Most orchestras are conservative: They keep reheating the same masterpiece soup, seasoned with the occasional novelty. But some - the Los Angeles Philharmonic, for example - aspire to flexibility, excitement, leadership and collaboration with the creators of today. Few major ensembles have quite so hidebound a philosophy, and none so monochromatic and homogeneous a membership, as the Vienna Philharmonic. (To take one top-tier example, women constitute 40 percent of the New York Philharmonic.)
The world's most important orchestra treats the symphonic repertoire the way re-enactment societies treat the Civil War: as terrain for the obsessive pursuit of historical correctness. There is a place for this, of course. We should be grateful for the efforts of so many dedicated people who put their expertise and time to the service of faithful reconstruction of the past. Obscurity becomes part of these organizations' charm.

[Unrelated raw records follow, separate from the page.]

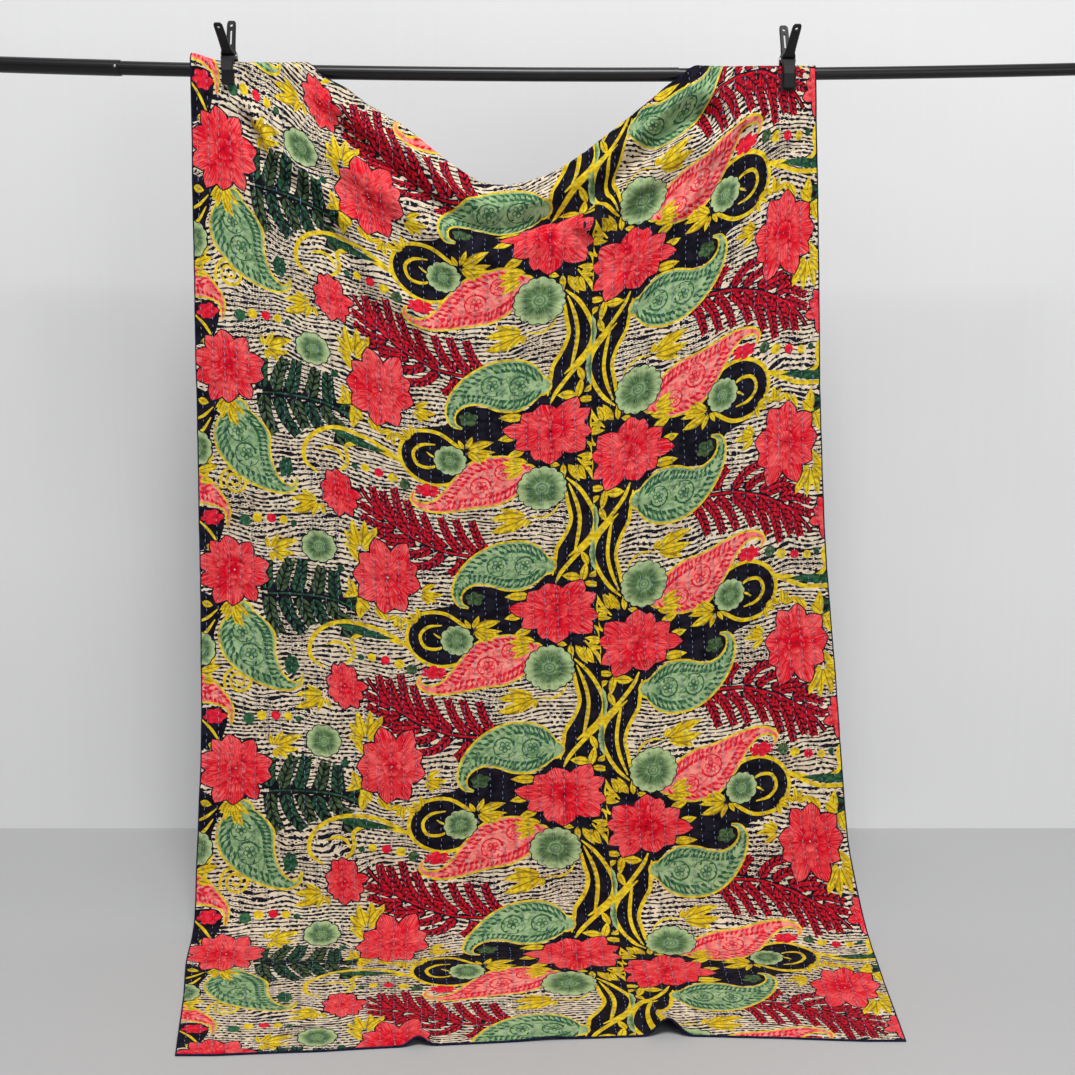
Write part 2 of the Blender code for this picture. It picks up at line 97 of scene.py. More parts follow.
# Each row is one line straight across the flat cloth: how far it hangs lower or higher than taut cloth
slackAcross = (0.07, 0.29, 0.40, 0.60, 0.76, 0.925, 1.28)
slackRows = (
    (0.70, (-0.096, -0.059, -0.024, 0.000, -0.013, -0.047, -0.139)),
    (1.13, (-0.0965, -0.077, -0.056, -0.050, -0.065, -0.072, -0.140)),
    (1.56, (-0.0995, -0.088, -0.080, -0.090, -0.100, -0.103, -0.142)),
    (2.00, (-0.103, -0.108, -0.121, -0.140, -0.160, -0.158, -0.150)),
    (2.395, (-0.103, -0.121, -0.132, -0.150, -0.165, -0.173, -0.153)),
)
upperLine = 0.30
upperSlack = (-0.099, -0.027, 0.014, 0.050, 0.022, -0.004, -0.137)

# Folds that stand forward of the hanging front, as ridges between two points (x, drop)
foldRidges = {
    "left clamp pleat": ((-0.605, 0.045), (-0.520, 0.190), 0.013, 0.010),
    "left clamp swell": ((-0.560, 0.050), (-0.330, 0.250), 0.040, 0.012),
    "left swag": ((-0.330, 0.200), (-0.060, 0.420), 0.045, 0.012),
    "right clamp pleat": ((0.470, 0.070), (0.330, 0.190), 0.016, 0.009),
    "right swag": ((0.400, 0.110), (0.110, 0.290), 0.026, 0.014),
    "right swag foot": ((0.110, 0.290), (-0.060, 0.360), 0.030, 0.012),
    "middle hollow edge": ((-0.120, 0.470), (0.180, 0.500), 0.028, 0.006),
    "trunk crease": ((-0.020, 0.850), (0.200, 0.870), 0.020, 0.005),
    "lower crease": ((0.050, 1.230), (0.240, 1.215), 0.018, 0.005),
    "left side swell": ((-0.640, 0.450), (-0.560, 1.300), 0.060, 0.007),
    "right side swell": ((0.520, 0.500), (0.580, 1.350), 0.055, 0.008),
}
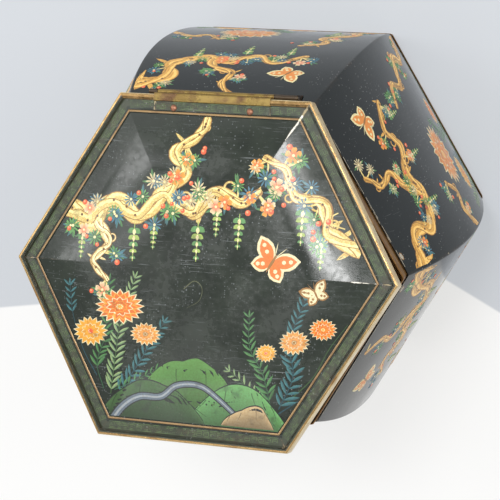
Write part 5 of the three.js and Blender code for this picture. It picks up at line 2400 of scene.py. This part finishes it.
@dataclass
class Studio:
    """The floor, the soft lights and the camera of the photograph."""

    focal: float = 1946.9
    frame_px: float = 500.0
    sensor: float = 36.0
    place: Colour = (0.2911, 0.2901, 0.9998)
    right: Colour = (0.9532, -0.0221, -0.3015)
    up: Colour = (-0.0704, 0.9536, -0.2926)
    back: Colour = (0.294, 0.3002, 0.9075)
    cool: Colour = srgb(208, 212, 217)
    white: Colour = srgb(248, 248, 247)
    table_edges: tuple[Colour, Colour] = ((-0.1599, 0.9871, -0.05675), (0.4815, 0.8765, -0.00494))
    world_light: float = 0.7
    floor_glow: float = 0.6
    floor_size: float = 6.0
    floor_drop: float = 0.0003
    table_blur: float = 0.0009

    def camera(self) -> None:
        """Makes the camera at the photograph's angle."""
        data = bpy.data.cameras.new("Camera")
        data.sensor_width = self.sensor
        data.lens = self.focal / self.frame_px * self.sensor
        data.clip_start, data.clip_end = 0.05, 20.0
        obj = linked(bpy.data.objects.new("Camera", data))
        axes = Matrix((self.right, self.up, self.back)).transposed()
        turn = axes.to_quaternion().to_matrix().to_4x4()
        obj.matrix_world = Matrix.Translation(self.place) @ turn
        bpy.context.scene.camera = obj

    def floor(self) -> None:
        """Makes the floor: a white table top that ends before a pale grey ground."""
        work = bmesh.new()
        bmesh.ops.create_grid(work, x_segments=2, y_segments=2, size=self.floor_size)
        mesh = bpy.data.meshes.new("floor")
        work.to_mesh(mesh)
        work.free()
        mesh.transform(Matrix.Translation((0, 0, -self.floor_drop)))
        floor = linked(bpy.data.objects.new("floor", mesh))
        material = bpy.data.materials.new("Pale floor")
        material.use_nodes = True
        material.node_tree.nodes.clear()
        nodes = Nodes(material.node_tree)
        place = nodes.add("ShaderNodeTexCoord").outputs["Object"]
        past = [self.past_line(nodes, place, line) for line in self.table_edges]
        share = nodes.ramp(nodes.math("MAXIMUM", *past), -self.table_blur, self.table_blur)
        tone = nodes.mix(share, self.white, self.cool)
        matte = {"Base Color": tone, "Roughness": 0.8, "Specular IOR Level": 0.1}
        shader = nodes.add("ShaderNodeBsdfPrincipled", matte)
        rays = nodes.add("ShaderNodeLightPath").outputs
        seen = nodes.times(rays["Is Camera Ray"], self.floor_glow)
        seen = nodes.math("MAXIMUM", seen, rays["Is Glossy Ray"])
        glow = nodes.add("ShaderNodeEmission", {"Color": tone})
        self.mixed(nodes, seen, shader, glow, "ShaderNodeOutputMaterial")
        mesh.materials.append(material)

    def mixed(
        self, nodes: Nodes, share: Socket, first: bpy.types.Node, second: bpy.types.Node, output: str
    ) -> None:
        """Ends a tree with a mix of two shaders.

        Args:
            nodes: The tree.
            share: The second's share.
            first: The first shader.
            second: The second shader.
            output: Kind of the output node.
        """
        mix = nodes.add("ShaderNodeMixShader", {0: share, 1: first.outputs[0], 2: second.outputs[0]})
        nodes.add(output, {"Surface": mix.outputs[0]})

    def past_line(self, nodes: Nodes, place: Socket, line: Colour) -> Socket:
        """How far a place on the floor lies past a line.

        Args:
            nodes: The material's tree.
            place: The place.
            line: X and Y of the line's unit normal, and its distance from the origin.

        Returns:
            The distance in metres, less than nothing before the line.
        """
        feeds = {0: place, 1: (line[0], line[1], 0.0)}
        dot = nodes.add("ShaderNodeVectorMath", feeds, operation="DOT_PRODUCT")
        return nodes.minus(dot.outputs["Value"], line[2])

    def softbox(self, name: str, place: Colour, aim: Colour, size: float, power: float) -> None:
        """Makes one soft light.

        Args:
            name: Its name.
            place: Where it stands, in metres.
            aim: What it points at.
            size: The side of its square face.
            power: Its power in watts.
        """
        data = bpy.data.lights.new(name, "AREA")
        data.shape, data.size, data.energy = "SQUARE", size, power
        lamp = linked(bpy.data.objects.new(name, data))
        lamp.location = place
        aim_along = Vector(aim) - Vector(place)
        lamp.rotation_mode = "QUATERNION"
        lamp.rotation_quaternion = aim_along.to_track_quat("-Z", "Y")

    def world(self) -> None:
        """Makes the even light, which gloss sees too, and the pale surroundings that the camera and glass
        see.
        """
        world = bpy.data.worlds.new("Studio")
        bpy.context.scene.world = world
        world.use_nodes = True
        world.node_tree.nodes.clear()
        nodes = Nodes(world.node_tree)
        rays = nodes.add("ShaderNodeLightPath").outputs
        seen = nodes.math("MAXIMUM", rays["Is Camera Ray"], rays["Is Transmission Ray"])
        light = nodes.add("ShaderNodeBackground", {"Strength": self.world_light})
        view = nodes.add("ShaderNodeBackground", {"Color": self.cool})
        self.mixed(nodes, seen, light, view, "ShaderNodeOutputWorld")

    def build(self) -> None:
        """Sets up the whole studio."""
        bpy.context.scene.view_settings.view_transform = "Standard"
        self.camera()
        self.floor()
        self.world()
        lid = (0.0, 0.0, 0.17)
        for name, place, size, power in (
            ("key", (0.9, 0.5, 0.9), 0.7, 5.6),
            ("fill", (-0.8, 0.9, 0.6), 0.9, 2.8),
            ("window", (0.07, 0.67, 1.51), 0.38, 9.5),
            ("side_window", (-0.85, 0.56, 1.25), 0.46, 4.2),
            ("front_sheet", (-0.42, -0.24, 1.58), 0.5, 2.4),
        ):
            self.softbox(name, place, lid, size, power)


def main() -> None:
    """Builds the tin and its studio."""
    logging.basicConfig(level=logging.INFO, format="%(name)s: %(message)s")
    Studio().build()
    paint = Paintbox()
    for part in (Walls(paint), Neck(paint), Base(paint)):
        part.build()
    lid = Lid(paint)
    hinge = Hinge(paint, lid)
    panel, rim, leaf = lid.panel(), lid.rim(), hinge.lid_leaf()
    PrintWorks(paint, lid).build(panel, leaf)
    lid.stand(panel, Slot.LID_PRINT, "lid_panel")
    lid.stand(rim, Slot.GOLD_RIM, "lid_rim")
    lid.stand(leaf, Slot.BORDER_LEAF, "lid_hinge_leaf")
    lid.stand(hinge.rivets(), Slot.RIVET, "lid_rivet_left", "lid_rivet_right")
    fit(hinge.body_leaf(), Body.BOX, Slot.BLACK_LEAF, "body_hinge_leaf")
    fit(hinge.pin(), Body.BOX, Slot.PIN_WIRE, "hinge_pin")


if __name__ == "__main__":
    main()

But if we judge an orchestra's quality by what it contributes to the vibrant, dynamic musical culture that keeps the symphonic tradition alive, rather than by the transparency of its string sound, then the Vienna Philharmonic would occupy a dusty corner.
The orchestra's defenders make one additional argument: It is a completely private association, which receives no public funds, and so it does not actually have to change at all. Aside from its symbolic value to the Austrian nation, however, it is also an association made up entirely of Austrian civil servants: the tenured membership of the Vienna State Opera Orchestra. For those musicians, membership in the Philharmonic amounts to a second job. It is difficult for an American to understand why the glacial pace of change in a group so tightly (if indirectly) linked to the government causes no apparent public embarrassment except in the liberal Green Party.
The Vienna Philharmonic cannot keep women out forever, especially since it professes not to want to. Even a group that holds nostalgia in such high regard has its progressive contingent. Inevitably, the orchestra will change. And when it does, I will recover my interest in hearing what it has to say, hoping to detect that great old sound fired by new ideas.